There is stream that flows on the property there that we had to cross over by foot. And I observed quite a few trout rising to caddis flies. Do you know what that stream is - and if it's open to the public?

Later on in the tour, we drove through connemara - and I saw some fish rising in the numerous lakes we passed there.
We also stopped at a place called kylemoor abbey, And there were some trout rising in the stream and lake that runs in front of it. Fishing was available there for 80 euro per day - plus the national license.
 
Yes, that's a lovely clear stream at blarney, wide and shallow with lots of small trout.

We did follow it through the gardens round by the witches cave and it did deepen upstream but I never saw a sign saying no fishing or ' fishing preserved' so I guess the castle owns it.
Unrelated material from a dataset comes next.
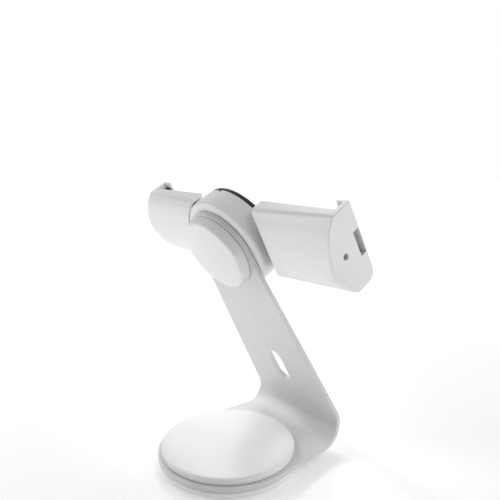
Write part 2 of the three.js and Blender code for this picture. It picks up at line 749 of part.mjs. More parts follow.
function base() {
  const group = new THREE.Group();
  group.add(footPad(), baseWeight(), baseClipRing(), ...baseScrews(), baseCap(), armPlate());
  return group;
}

function head() {
  const group = new THREE.Group();
  group.rotation.x = Math.PI / 2 - LEAN;
  group.position.set(0, HEAD_Y, HEAD_Z);
  group.add(pivotCap(), capRing(), ...capRingScrews(), outerFrictionWasher(), springWasher(), pivotNut());
  group.add(innerFrictionWasher(), pivotShaft(), drumHousing(), carrierBar(), ...carrierScrews());
  group.add(nutBlock('left', 1), ...blockScrews('left', 1));
  group.add(nutBlock('right', -1), ...blockScrews('right', -1));
  group.add(hubCover(), gripPad(), jaw('left', 1), jaw('right', -1));
  return group;
}

const tabletStand = new THREE.Group();
tabletStand.add(base(), head());

export default tabletStand;
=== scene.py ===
"""Tablet stand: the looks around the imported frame.

Pieces are built in millimetres, in the stand's frame or in the head's own frame, and placed in metres.
In the head's frame x runs across the tablet, y up it, and z is the depth from the arm's back face
towards the tablet, so the pivot cap behind the arm has a negative depth.
"""
import json
import math

import bmesh
import bpy
from mathutils import Matrix, Vector

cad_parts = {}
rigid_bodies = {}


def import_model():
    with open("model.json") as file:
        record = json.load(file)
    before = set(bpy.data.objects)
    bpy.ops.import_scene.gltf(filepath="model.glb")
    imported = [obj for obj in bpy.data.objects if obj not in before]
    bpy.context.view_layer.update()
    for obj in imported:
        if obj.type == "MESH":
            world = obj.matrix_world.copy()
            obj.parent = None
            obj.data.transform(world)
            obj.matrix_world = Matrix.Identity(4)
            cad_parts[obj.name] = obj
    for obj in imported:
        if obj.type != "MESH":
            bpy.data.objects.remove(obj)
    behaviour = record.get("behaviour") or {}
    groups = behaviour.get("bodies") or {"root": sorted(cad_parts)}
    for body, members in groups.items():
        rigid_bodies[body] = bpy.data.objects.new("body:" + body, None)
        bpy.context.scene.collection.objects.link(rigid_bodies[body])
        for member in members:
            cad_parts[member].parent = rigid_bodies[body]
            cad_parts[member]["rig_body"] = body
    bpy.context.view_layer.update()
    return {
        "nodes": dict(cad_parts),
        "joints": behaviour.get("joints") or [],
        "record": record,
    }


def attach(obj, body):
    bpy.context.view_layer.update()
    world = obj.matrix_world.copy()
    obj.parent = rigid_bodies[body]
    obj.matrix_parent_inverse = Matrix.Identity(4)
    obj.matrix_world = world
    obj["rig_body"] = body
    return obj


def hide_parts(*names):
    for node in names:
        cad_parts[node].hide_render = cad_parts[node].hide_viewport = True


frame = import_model()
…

I don't know kylemoor abbey but that's horrifically expensive - you can get a day on the Test or Itchen for that in England.

 
kylemoore abbey is a castle/monastary in the connemara area. Big tourist stop, and why the steep price to fish it I'm sure.
Glad to hear there are more reasonable fishing options in ireland though.
May consider it someday.
Although driving on the other side of the road would likely take some getting used to - especially in the larger cities
 
The driving was MUCH worse out in the country and in the small towns. Trust me on that. The opposite side of the road thing wasn't hard to get used to. Nor the traffic circles. Just ridiculously narrow roads, and often a rock wall or similar where a berm should be! Every time a car came the other way it was a white knuckle experience. I couldn't get used to that.

Kylemoore Abbey was pretty. The view from the top of Diamond Hill was better, and includes an airplane like view of Kylemoore.